The corrosive effects of great wealth on our political system have made government in this country simply another tool to be exercised by the wealthy for their own self-interest. It is our government and our leaders who are buying into the mythology that we are collectively poor and they are individually rich. They believe that we cannot afford to solve our problems together and must accede to their solutions because they are rich.

As reported by the Washington Post,  our climate envoy John F. Kerry, speaking to the recent Cairo Climate Summit, told us that very directly.  “No government in the world has enough money to get this job done. We will only succeed with a massive infusion of private capital.”

We live at a moment when the actions of man are destroying the very livability of our planet. It is a world facing an environmental calamity, one that we have caused and one which we must turn around. This would seem to be an action that demands a collective response led by governments because they are in place to serve us all. But that does not seem to be the case.

Marc Benioff, one of those billionaires and chief executive of Salesforce explained why this is our benefit in an interview the Washington Post’s Evan Halper gave us the ultra-wealthy perspective on their right to lead. “You can’t expect every government to do everything or be on top of every issue. There always have been philanthropists and this has been the role of philanthropy for generations: to help put a light on places where there is a darkness. We can take on more risk and assume more failure than commercial organizations or governments or NGOs.”

Halper gives us a better picture of what this actually looks like, the ability to put personally favored strategies, which may also have personal commercial interests in place at the front of the national agenda. Policy direction emerges from “…men with household names like Jeff Bezos (net worth: $114 billion, according to Forbes), Mike Bloomberg ($77 billion) and Bill Gates ($106 billion), along with other billionaires who have lower profiles but equally large climate ambition. Their role as shadow policymakers has grown amid the evolution of the Biden administration’s climate agenda and the recent U.N. Climate Change Conference in Egypt, known as COP27, where their projects were on prominent display.

“’ This kind of hobbyist approach has become a big factor in the way we are addressing climate change,’ said David Victor, co-director of the Deep Decarbonization Initiative at the University of California at San Diego. ‘Is this the ideal way to do it? No. The ideal way would be large publicly oriented programs. But that is not happening anywhere in the world.’

When our government steps back and allows this small group of rich people, whose expertise may not be great, to assume responsibility for tough decisions that will affect us all,  we are all at risk. We are ignoring that they are not above plying their own self-interest as the very businesses they choose to invest in are, not surprisingly, often in the forefront of the climate answers they are pushing us to invest in.
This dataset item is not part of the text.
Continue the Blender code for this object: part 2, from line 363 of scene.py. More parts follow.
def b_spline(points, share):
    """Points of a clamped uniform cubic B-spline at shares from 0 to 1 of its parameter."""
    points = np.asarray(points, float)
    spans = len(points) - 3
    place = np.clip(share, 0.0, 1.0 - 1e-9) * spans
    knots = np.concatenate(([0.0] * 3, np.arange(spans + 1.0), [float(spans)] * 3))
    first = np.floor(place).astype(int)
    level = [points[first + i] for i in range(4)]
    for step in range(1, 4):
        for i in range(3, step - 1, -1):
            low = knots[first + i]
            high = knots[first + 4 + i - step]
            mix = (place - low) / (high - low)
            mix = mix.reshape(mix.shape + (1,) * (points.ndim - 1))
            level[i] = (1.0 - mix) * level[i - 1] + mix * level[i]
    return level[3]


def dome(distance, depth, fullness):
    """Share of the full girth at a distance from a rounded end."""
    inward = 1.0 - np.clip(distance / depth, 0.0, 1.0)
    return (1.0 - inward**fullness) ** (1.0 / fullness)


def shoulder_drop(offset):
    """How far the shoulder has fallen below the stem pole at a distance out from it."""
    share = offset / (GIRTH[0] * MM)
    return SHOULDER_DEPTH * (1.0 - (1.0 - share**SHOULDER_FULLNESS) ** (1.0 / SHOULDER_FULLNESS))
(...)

It becomes unlikely that the solutions favored by the very rich will ever threaten their personal investments or their wealth, even at the expense of the planet.

This power to control government results from the use of that wealth to reshape how we vote and how we govern.
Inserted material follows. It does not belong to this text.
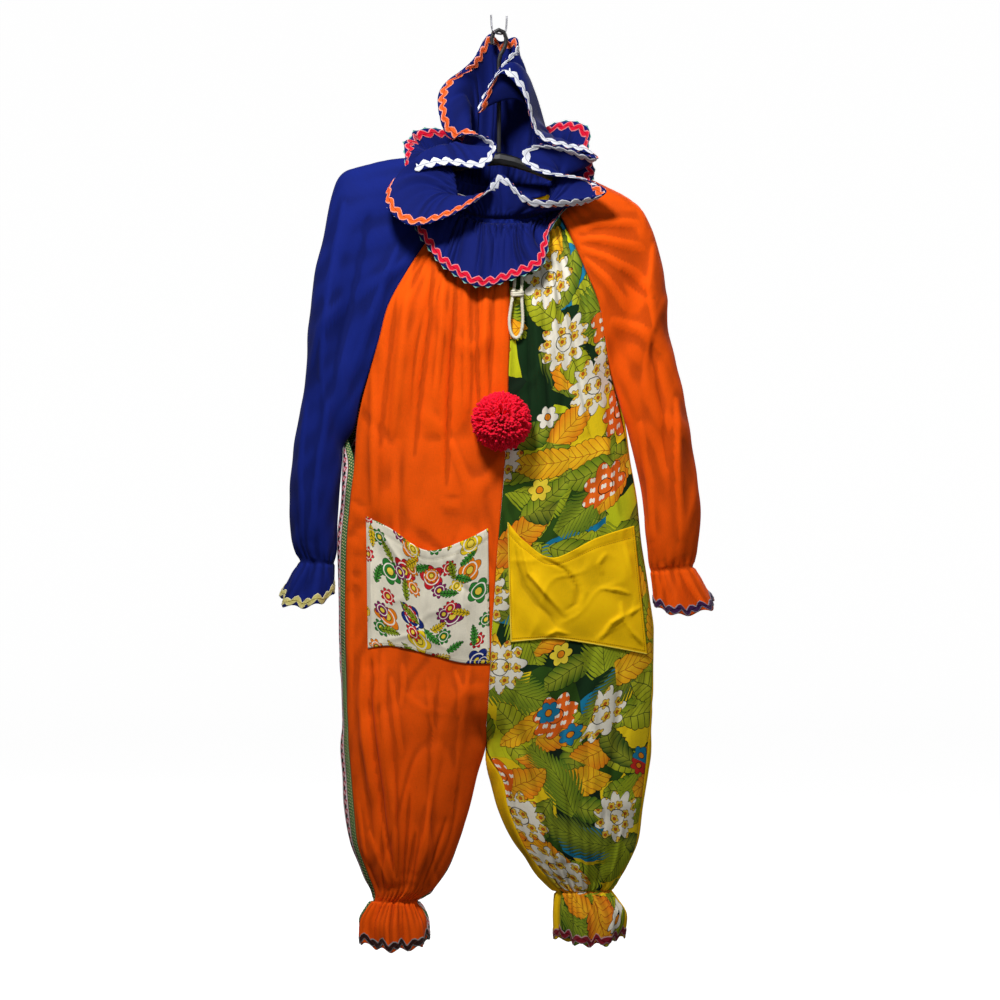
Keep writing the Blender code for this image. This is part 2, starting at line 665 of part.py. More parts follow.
# ---------------------------------------------------------------- neck
def neck_ring(count):
    """The neckline, from the centre front round by the wearer's right."""
    stretches = (
        list(reversed(panel_line("right", "front", 0, 24, 0.0))),
        sleeve_line("right", 0, 24, 0.0),
        panel_line("right", "back", 0, 24, 0.0),
        list(reversed(panel_line("left", "back", 0, 24, 0.0))),
        list(reversed(sleeve_line("left", 0, 24, 0.0))),
        panel_line("left", "front", 0, 24, 0.0),
    )
    fine = []
    for stretch in stretches:
        points = [Vector((point.x, point.y, point.z)) for point in stretch]
        fine.extend(points if not fine else points[1:])
    return spread(fine, count)[:count]


def ring_upward(count, i):
    """Direction and length of the casing above a point of the neck ring."""
    turn = 360.0 * i / count
    rows = [*CASING_RISE, (CASING_RISE[0][0] + 360.0, *CASING_RISE[0][1:])]
    k = max(j for j, row in enumerate(rows) if row[0] <= turn)
    place = k + (turn - rows[k][0]) / (rows[k + 1][0] - rows[k][0])
    return Vector(curve_value(rows, place)[1:])


def ring_outward(ring, i):
    """Direction away from the neck, square to the ring and to the casing."""
    count = len(ring)
    along = ring[(i + 1) % count] - ring[i - 1]
    return ring_upward(count, i).cross(along).normalized()


def casing(material_name):
    """The casing on the neckline."""
    ring = neck_ring(FLOUNCE_COLUMNS)
    rows = [[point + ring_upward(FLOUNCE_COLUMNS, i) * share for i, point in enumerate(ring)]
            for share in (CASING_FOOT, CASING_TOP)]
    return wall("neck_casing", rows, material_name, closed=True)


def ruffle_grid(table, columns, foot, away, start_up, start_out, wave=0.0, waves=0):
    """Rows of a ruffle from the neck to its free edge, closed around the neck.

    It starts at foot of the casing's rise, away from it by a gap, and leaves it by start_up of
    the rise and start_out outwards; its edge swings by wave in a number of waves.
    """
    ring = neck_ring(columns)
    rows = [tuple(line) for line in table]
    before = (rows[-1][0] - 360.0, *rows[-1][1:])
    after = [(360.0 + row[0], *row[1:]) for row in rows[:2]]
    extended = [before] + rows + after
    grid = [[] for _ in (*RUFFLE_BREADTHS, 1.0)]
    for i in range(columns):
        turn = 360.0 * i / columns
        k = 1
        while extended[k + 1][0] <= turn:
            k += 1
        share = (turn - extended[k][0]) / (extended[k + 1][0] - extended[k][0])
        values = curve_value(extended, k + share)
        edge, middle = Vector(values[1:4]), Vector(values[4:7])
        outward, upward = ring_outward(ring, i), ring_upward(columns, i)
        base = ring[i] + outward * away + upward * foot
        first = base + outward * start_out + upward * start_up
        lead = middle * 2 - (first + edge) / 2
        fine = [first * (1 - v) ** 2 + lead * (2 * v * (1 - v)) + edge * v**2
                for v in (step / 40 for step in range(41))]
        across = spread(fine, BREADTH_STEPS, 0.0, BRAID_BREADTH)
        swing = outward * (wave * sin(2 * pi * waves * i / columns))
        for line, v in zip(grid, RUFFLE_BREADTHS):
            point = across[round(v * BREADTH_STEPS)] if v > 0 else base
            line.append(point + swing * (0.8 * v * v))
        grid[-1].append(edge + swing)
    return grid


def braid(name, grid, facing, material_name, closed=True):
    """A braid laid along the free edge of a grid of cloth. facing is its side of the cloth."""
    normals = grid_normals(grid, closed)[-2:]
    inner, edge = grid[-2:]
    lift = facing * (0.5 * CLOTH + LAID_ON + 0.5 * BRAID_THICK)
    band, directions = [[], []], [[], []]
    for j, point in enumerate(edge):
        for line, ways, share in zip(band, directions, (0.96, 0.04)):
            way = normals[1][j].lerp(normals[0][j], share)
            line.append(point.lerp(inner[j], share) + way * lift)
            ways.append(way)
    return wall(name, band, material_name, closed, BRAID_THICK, directions, [inner, edge])


# ---------------------------------------------------------------- pieces on the front
def front_point(side, x, z):
    """The front panel's middle surface at a place, and its outward direction."""
    rows = HALVES[side]
    low, high = 1.0, float(LAST_ROW)
    for _ in range(40):
        middle = (low + high) / 2
        if curve_value(rows, middle)[0] > z:
            low = middle
        else:
            high = middle
    line = panel_line(side, "front", low, 60)
    nearest = min(range(1, 60), key=lambda k: abs(line[k].x - x))
    step = 1 if (line[nearest + 1].x - line[nearest].x) * (x - line[nearest].x) > 0 else -1
    share = (x - line[nearest].x) / (line[nearest + step].x - line[nearest].x)
    point = line[nearest].lerp(line[nearest + step], min(max(share, 0.0), 1.0))
    across = line[nearest + 1] - line[nearest - 1]
    outward = Vector((across.y, -across.x, 0)).normalized()
    if outward.y > 0:
        outward = -outward
    return Vector((x, point.y, z)), outward


def pocket(side, material_name, columns=10, rows=5):
    """A patch pocket, laid on its panel, with a sagging top that stands off."""
    table = POCKET_ROWS[side]
    grid = []
    for i in range(rows + 1):
        v = i / rows
        line = []
        for j in range(columns + 1):
            u = j / columns
            values = curve_value(table, u * (len(table) - 1))
            top_x, top_z, bottom_x, bottom_z, gape = values
            x, z = top_x + (bottom_x - top_x) * v, top_z + (bottom_z - top_z) * v
            point, outward = front_point(side, x, z)
            puff = POCKET_PUFF * sin(pi * v) ** 0.8 * sin(pi * u) ** 0.5
            stand = CLOTH + LAID_ON + POCKET_STAND + gape * (1 - v) ** 3 + puff
            line.append(point + outward * stand)
        grid.append(line)
    return wall(f"pocket_{side}", grid, material_name)


def pompom():
    """A yarn ball: locks that stand out of a round core, flattened where it meets the front."""
    centre, _ = front_point("right", *POMPOM_PLACE)
    middle = centre + Vector((0, -POMPOM_SINK * POMPOM_RADIUS, 0))
    shape = bmesh.new()
    bmesh.ops.create_icosphere(shape, subdivisions=3, radius=POMPOM_CORE * POMPOM_RADIUS)
    chosen, used = [], set()
    for face in list(shape.faces):
        facing = face.calc_center_median().normalized()
        if facing.y < 0.3 and not any(edge in used for edge in face.edges):
            chosen.append(face)
            used.update(face.edges)
    for number, face in enumerate(chosen):
        heading = face.calc_center_median().normalized()
        swirl = Vector((sin(number * 2.4), cos(number * 1.7), sin(number * 3.1)))
        heading = (heading + swirl * LOCK_SWIRL).normalized()
        extruded = bmesh.ops.extrude_discrete_faces(shape, faces=[face])["faces"][0]
        tip = heading * (POMPOM_RADIUS - LOCK_UNEVEN * (1 + sin(number * 1.3)))
        centre_now = extruded.calc_center_median()
        for vert in extruded.verts:
            vert.co = tip + (vert.co - centre_now) * LOCK_TIP
    room = POMPOM_SINK * POMPOM_RADIUS - 0.5 * CLOTH - LAID_ON
    for vert in shape.verts:
        vert.co.y = min(vert.co.y, room)
        vert.co = (vert.co + middle) * MM
    mesh = bpy.data.meshes.new("pompom")
    bmesh.ops.triangulate(shape, faces=shape.faces)
    bmesh.ops.recalc_face_normals(shape, faces=shape.faces)
    shape.to_mesh(mesh)
    shape.free()
    return add_object("pompom", mesh, "red_yarn")


def drawstring():
    """The loop of cord that hangs out of the casing at the centre front."""
    route = [Vector(point) for point in DRAWSTRING_ROUTE]
    shape = bpy.data.curves.new("drawstring", "CURVE")
    shape.dimensions = "3D"
    shape.bevel_depth = 0.5 * CORD_DIAMETER * MM
    shape.bevel_resolution = 2
    shape.use_fill_caps = True
    line = shape.splines.new("POLY")
    points = smooth_route(route, CORD_STEPS)
    line.points.add(len(points) - 1)
    for knot, point in zip(line.points, points):
        knot.co = (*(point * MM), 1.0)
    item = bpy.data.objects.new("drawstring", shape)
    shape.materials.append(material("cream_cord"))
    bpy.context.scene.collection.objects.link(item)
    return item


# ---------------------------------------------------------------- the hanger
def hanger():
    """The plastic hanger, its hook, and the wire that it hangs in."""
    steps = 20
    arms = smooth_route([Vector(row[:3]) for row in HANGER_ARMS], steps)
    shares = [(row[3],) for row in HANGER_ARMS]
    sizes = [curve_value(shares, (len(shares) - 1) * i / steps)[0] for i in range(steps + 1)]
    tube("hanger_body", arms, ARM_RADIUS, "black_plastic", flat=ARM_FLAT, scale=sizes)
    hook = smooth_route([Vector(row) for row in HOOK_ROUTE], 24)
    tube("hanger_hook", hook, HOOK_RADIUS, "black_plastic")
    wire = smooth_route([Vector(row) for row in WIRE_ROUTE], 16)
    tube("hanging_wire", wire, WIRE_RADIUS, "grey_wire", sides=6)


# ---------------------------------------------------------------- build
def main():
    """Builds every piece."""
    for item in list(bpy.data.objects):
        bpy.data.objects.remove(item, do_unlink=True)
    front_right = panel("right", "front", "orange_cotton")
    front_left = panel("left", "front", "print_cotton")
    back_right = panel("right", "back", "calico")
    back_left = panel("left", "back", "yellow_cotton")
    braid("rickrack_wrist_right", sleeve("right", "blue_cotton"), -1, "cream_braid", closed=False)
    braid("rickrack_wrist_left", sleeve("left", "orange_cotton"), -1, "purple_braid", closed=False)
    braid("rickrack_ankle_right", [a + b for a, b in zip(front_right, back_right)], -1,
          "brown_braid")
    braid("rickrack_ankle_left", [a + b for a, b in zip(front_left, back_left)], -1, "wine_braid")
    casing("blue_cotton")
    upper = ruffle_grid(UPPER_RUFFLE, RUFFLE_COLUMNS, foot=CASING_TOP + 0.1, away=0.0,
                        start_up=0.4, start_out=7.0)
    wall("ruffle_upper", upper, "blue_cotton", closed=True)
    lower = ruffle_grid(LOWER_RUFFLE, FLOUNCE_COLUMNS, foot=0.6, away=CLOTH + 0.4,
                        start_up=0.0, start_out=8.0, wave=4.0, waves=18)
    wall("ruffle_lower", lower, "blue_cotton", closed=True)
    braid("rickrack_lower", lower, 1, "red_braid")
    pocket("right", "white_cotton")
    pocket("left", "yellow_cotton")
    pompom()
    drawstring()
    hanger()


main()
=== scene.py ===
"""The look of a clown jumpsuit on a hanger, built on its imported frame."""

import json
from collections import defaultdict

import bpy
import numpy as np
from math import cos, exp, floor, pi, radians, sin
from mathutils import Vector
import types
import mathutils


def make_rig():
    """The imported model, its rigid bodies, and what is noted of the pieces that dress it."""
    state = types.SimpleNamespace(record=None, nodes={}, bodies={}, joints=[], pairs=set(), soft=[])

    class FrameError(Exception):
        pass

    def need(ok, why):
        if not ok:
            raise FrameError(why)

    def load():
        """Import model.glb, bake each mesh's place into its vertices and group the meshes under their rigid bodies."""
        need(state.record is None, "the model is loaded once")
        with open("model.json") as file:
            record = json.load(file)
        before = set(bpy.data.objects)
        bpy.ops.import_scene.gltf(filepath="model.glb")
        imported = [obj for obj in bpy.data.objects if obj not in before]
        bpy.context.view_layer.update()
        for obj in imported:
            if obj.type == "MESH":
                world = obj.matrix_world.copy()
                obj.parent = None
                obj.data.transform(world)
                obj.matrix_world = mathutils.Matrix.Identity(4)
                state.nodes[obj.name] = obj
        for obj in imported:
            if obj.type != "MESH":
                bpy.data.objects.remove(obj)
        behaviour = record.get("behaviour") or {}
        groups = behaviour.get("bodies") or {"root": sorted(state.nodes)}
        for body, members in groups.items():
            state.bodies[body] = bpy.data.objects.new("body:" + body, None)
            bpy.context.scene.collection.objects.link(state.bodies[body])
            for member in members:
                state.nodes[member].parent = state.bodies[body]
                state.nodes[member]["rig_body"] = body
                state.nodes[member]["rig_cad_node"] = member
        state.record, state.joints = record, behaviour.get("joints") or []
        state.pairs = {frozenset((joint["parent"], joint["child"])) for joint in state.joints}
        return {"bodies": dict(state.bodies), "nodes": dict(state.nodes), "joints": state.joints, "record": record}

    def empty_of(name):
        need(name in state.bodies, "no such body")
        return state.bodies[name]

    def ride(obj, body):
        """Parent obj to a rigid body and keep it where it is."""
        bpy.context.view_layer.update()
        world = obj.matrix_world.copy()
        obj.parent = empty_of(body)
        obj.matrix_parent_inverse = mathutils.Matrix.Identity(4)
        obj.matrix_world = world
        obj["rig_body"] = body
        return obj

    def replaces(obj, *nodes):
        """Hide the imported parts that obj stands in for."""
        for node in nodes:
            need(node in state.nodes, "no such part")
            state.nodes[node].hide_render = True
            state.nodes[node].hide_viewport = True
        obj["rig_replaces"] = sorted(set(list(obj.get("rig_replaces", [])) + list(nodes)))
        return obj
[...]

A recent article in the Chronicle of Philanthropy provides just one more example of how great wealth has taken over our democracy by shaping law and policy to allow them to do so. In order to take control of our government, to control the outcomes of our elections, and to protect their own wealth, wealthy men and women on both sides of the political spectrum have turned the mechanisms of philanthropy into political weapons available only to themselves.

“In the past two decades, election-related activities have become increasingly common in the nonprofit world, with millions of dollars going directly to 501(c)(3) groups — organizations that can’t do much lobbying — and 501(c)(4) organizations. which can pursue more advocacy.
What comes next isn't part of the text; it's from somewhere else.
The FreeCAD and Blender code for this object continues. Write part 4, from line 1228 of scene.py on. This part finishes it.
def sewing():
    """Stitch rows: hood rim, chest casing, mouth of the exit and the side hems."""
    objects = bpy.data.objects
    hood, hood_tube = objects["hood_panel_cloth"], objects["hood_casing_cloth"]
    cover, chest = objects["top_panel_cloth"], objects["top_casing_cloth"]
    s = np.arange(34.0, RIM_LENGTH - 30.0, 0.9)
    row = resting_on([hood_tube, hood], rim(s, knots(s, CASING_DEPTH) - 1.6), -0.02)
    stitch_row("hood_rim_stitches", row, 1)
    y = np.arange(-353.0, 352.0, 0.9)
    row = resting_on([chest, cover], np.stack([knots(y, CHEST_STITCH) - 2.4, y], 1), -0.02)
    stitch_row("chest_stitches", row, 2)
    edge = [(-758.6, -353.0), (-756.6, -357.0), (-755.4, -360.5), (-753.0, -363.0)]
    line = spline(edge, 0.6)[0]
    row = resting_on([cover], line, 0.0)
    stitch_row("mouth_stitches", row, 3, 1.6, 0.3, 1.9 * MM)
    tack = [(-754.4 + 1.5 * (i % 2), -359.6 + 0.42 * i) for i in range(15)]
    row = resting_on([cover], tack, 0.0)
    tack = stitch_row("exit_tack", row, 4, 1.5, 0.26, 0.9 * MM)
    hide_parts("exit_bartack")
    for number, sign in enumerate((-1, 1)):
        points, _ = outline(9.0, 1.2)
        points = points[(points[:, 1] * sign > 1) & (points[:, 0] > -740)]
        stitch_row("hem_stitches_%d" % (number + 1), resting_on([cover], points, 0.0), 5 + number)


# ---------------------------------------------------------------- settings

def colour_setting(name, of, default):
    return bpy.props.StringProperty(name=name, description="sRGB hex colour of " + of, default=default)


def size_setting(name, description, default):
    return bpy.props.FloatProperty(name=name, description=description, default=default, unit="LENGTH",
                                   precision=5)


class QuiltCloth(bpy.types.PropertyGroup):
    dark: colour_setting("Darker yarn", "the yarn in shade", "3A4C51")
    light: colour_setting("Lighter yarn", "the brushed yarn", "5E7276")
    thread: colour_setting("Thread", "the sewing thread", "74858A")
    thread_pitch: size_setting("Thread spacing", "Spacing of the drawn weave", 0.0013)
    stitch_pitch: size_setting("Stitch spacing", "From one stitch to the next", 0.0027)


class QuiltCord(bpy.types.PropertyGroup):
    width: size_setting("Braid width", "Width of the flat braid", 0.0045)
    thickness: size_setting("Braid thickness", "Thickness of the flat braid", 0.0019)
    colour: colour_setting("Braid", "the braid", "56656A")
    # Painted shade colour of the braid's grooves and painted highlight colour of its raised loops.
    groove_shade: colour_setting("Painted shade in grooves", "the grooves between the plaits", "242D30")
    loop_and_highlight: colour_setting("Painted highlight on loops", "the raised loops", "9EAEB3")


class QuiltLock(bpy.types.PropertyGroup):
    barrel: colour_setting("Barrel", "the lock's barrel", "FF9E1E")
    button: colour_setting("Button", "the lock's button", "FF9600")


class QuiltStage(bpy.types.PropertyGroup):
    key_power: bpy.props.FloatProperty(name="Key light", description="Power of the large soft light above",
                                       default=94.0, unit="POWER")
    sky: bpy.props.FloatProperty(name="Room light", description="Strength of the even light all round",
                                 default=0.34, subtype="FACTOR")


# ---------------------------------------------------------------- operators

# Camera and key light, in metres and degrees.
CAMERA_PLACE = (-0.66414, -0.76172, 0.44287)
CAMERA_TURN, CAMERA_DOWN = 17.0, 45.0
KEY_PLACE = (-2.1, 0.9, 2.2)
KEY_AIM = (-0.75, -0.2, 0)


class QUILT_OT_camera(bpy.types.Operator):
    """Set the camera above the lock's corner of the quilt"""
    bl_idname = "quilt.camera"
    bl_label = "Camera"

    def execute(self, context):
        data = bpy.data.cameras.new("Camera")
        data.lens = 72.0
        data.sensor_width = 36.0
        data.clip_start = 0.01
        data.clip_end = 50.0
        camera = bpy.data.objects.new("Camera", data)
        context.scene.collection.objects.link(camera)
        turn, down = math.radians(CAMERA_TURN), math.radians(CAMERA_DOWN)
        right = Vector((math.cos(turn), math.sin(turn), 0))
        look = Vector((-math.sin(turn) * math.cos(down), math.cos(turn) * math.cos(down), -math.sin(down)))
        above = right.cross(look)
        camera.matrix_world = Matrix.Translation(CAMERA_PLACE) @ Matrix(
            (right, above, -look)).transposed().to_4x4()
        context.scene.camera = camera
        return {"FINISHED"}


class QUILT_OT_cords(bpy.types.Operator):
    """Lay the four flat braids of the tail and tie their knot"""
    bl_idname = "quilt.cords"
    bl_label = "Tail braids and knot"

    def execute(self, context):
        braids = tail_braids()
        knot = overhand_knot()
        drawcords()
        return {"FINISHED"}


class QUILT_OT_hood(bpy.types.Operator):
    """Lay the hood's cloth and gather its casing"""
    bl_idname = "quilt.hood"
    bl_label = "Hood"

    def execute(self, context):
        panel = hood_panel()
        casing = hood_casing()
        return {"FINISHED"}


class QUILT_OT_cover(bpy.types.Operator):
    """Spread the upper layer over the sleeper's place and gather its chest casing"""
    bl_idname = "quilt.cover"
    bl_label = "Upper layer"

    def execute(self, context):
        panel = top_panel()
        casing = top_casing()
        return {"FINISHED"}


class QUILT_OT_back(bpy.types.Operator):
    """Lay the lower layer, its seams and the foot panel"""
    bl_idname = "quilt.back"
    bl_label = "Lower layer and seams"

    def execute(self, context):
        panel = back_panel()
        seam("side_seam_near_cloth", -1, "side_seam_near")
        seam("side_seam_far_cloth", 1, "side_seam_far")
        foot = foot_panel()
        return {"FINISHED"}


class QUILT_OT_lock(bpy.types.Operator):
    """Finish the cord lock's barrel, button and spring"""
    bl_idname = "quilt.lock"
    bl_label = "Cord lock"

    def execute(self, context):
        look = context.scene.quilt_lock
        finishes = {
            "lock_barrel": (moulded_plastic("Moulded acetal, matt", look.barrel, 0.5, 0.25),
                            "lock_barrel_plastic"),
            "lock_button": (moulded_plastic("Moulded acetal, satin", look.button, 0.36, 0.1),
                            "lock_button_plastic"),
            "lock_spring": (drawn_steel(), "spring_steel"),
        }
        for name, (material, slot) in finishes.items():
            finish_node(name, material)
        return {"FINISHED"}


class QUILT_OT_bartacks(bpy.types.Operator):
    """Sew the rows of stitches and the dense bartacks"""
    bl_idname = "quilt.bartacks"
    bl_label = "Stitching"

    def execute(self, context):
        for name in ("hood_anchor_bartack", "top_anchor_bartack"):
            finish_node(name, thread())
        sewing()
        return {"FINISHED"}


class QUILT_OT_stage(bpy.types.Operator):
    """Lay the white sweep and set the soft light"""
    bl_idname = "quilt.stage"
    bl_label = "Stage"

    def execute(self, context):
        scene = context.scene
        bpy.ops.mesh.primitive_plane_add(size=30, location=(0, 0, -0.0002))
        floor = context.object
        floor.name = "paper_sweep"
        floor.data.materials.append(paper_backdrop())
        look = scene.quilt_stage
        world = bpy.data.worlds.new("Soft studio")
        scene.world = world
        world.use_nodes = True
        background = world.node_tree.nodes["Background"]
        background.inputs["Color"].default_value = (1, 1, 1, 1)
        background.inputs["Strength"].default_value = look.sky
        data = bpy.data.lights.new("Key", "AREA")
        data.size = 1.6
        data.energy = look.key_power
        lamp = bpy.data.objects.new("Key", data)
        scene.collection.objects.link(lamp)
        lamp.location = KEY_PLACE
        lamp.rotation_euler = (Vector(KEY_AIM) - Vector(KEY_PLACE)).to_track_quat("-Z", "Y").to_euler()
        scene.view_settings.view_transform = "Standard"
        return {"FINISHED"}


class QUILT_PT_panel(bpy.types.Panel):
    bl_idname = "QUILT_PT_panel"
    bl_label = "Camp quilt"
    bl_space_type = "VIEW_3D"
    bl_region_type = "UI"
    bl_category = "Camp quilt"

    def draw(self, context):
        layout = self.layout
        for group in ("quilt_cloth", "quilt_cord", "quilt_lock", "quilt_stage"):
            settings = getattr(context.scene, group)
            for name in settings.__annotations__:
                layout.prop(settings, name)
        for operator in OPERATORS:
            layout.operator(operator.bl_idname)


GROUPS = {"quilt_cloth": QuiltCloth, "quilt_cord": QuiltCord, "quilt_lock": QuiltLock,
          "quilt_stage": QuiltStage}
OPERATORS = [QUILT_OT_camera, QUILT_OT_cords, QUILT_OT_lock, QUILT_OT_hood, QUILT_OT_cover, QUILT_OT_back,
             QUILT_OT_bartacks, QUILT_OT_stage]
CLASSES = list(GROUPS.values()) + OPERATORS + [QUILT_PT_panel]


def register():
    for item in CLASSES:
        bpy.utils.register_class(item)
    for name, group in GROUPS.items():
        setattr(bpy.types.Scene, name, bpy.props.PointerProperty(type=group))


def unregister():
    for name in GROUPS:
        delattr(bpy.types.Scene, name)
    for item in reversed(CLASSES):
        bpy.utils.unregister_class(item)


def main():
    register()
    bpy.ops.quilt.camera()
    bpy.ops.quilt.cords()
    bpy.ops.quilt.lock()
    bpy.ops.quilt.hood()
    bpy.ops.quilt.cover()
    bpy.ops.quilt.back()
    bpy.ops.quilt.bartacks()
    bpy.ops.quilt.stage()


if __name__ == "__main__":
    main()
“Foundations have given more than $2 billion to activities focused on elections since 2011, according to data compiled by Candid, an independent research group. Very wealthy donors often donate appreciated assets, such as stock, thereby avoiding capital-gains taxes. If the recipient is a 501(c)(3), they also receive a charitable deduction.

“These contributions are undoubtedly legal, but they also stretch and bend the core framework separating charity and politics….

“…the recent mega donations by Patagonia founder Yvon Chouinard and electronics magnate Barre Seid show how this aspect of the law can work to a donor’s benefit. Chouinard gave nearly $3 billion in his company’s stock to a (c)(4) climate-policy advocacy group, and Seid made a $1.6 billion stock contribution to a politically focused conservative organization. Neither donor received charitable deductions, but both enhanced their politically motivated donations by avoiding federal capital-gains taxes.”

If you think that the actions of the very rich approach our collective challenges with anything other than a personal lens, just look at the world’s richest man, Elon Musk, who has turned a flawed, but publicly accountable corporation, Twitter, into his own personal weapon of influence. The price for his purchase was “just” $44 billion, but for a man with wealth that even after the recent market declines is estimated to be almost $170 billion was certainly affordable. Able to spend that sum he has taken unilateral control of a “public square” with more than 235 million monthly visitors. And he is able to use it as only he sees fit.

With claims that he is just defending our free speech rights, Musk has eliminated Twitter’s established, even if flawed, mechanisms for assuring that we are not inundated by hate-filled speech and personal attack. He is able to turn his personal animosity for Dr. Anthony Fauci, posting “Prosecute/Fauci” that previously might have been filtered out by mechanisms he has disabled. He released internal documents which he then used to characterize a former employee who he had just fired as a pedophile, again something that might not have been allowable prior to his taking control. And he just abolished the panel of outside advisors who had been charged with providing Twitter with expert guidance on how to keep the platform from becoming a weapon of hate and harm.

The list of how those with great wealth are usurping the mechanisms of a democratic society in their own self-interest go well beyond these three examples. It is pernicious and at some point, perhaps one we have already gone past, we will reach a point of no return. Our nation will have become a weath-ocracy where one dollar=one vote will have become our underlying philosophy.

Fighting back is difficult. Wealth has done well in fostering a political climate of distrust, not-in-my-backyardism that has separated those with a common interest into warring camps. The first step in stopping our downward slide is to recognize that the accumulation of great wealth is a problem and can be stopped. Tax laws can be changed. Charity laws can be changed. Political spending can be controlled. But only if the majority wants it to be. We all do not to have the same economic profile to say that it is intolerable for one man or woman to have more than 7,800 times the wealth of a household in the middle of our national wealth range. (That’s the difference between the median household wealth of $127,760 and a household with just $1 billion in wealth; for Elon Musk that ratio exceeds 1 million!).

We just need to understand that those of us with more than average wealth have little to fear from limiting the fortunes of the very rich. We need to stop fantasizing that we are going to be the next billionaire if only we keep the status quo. That’s the fantasy that we’ve been sold. Let’s not be a buyer.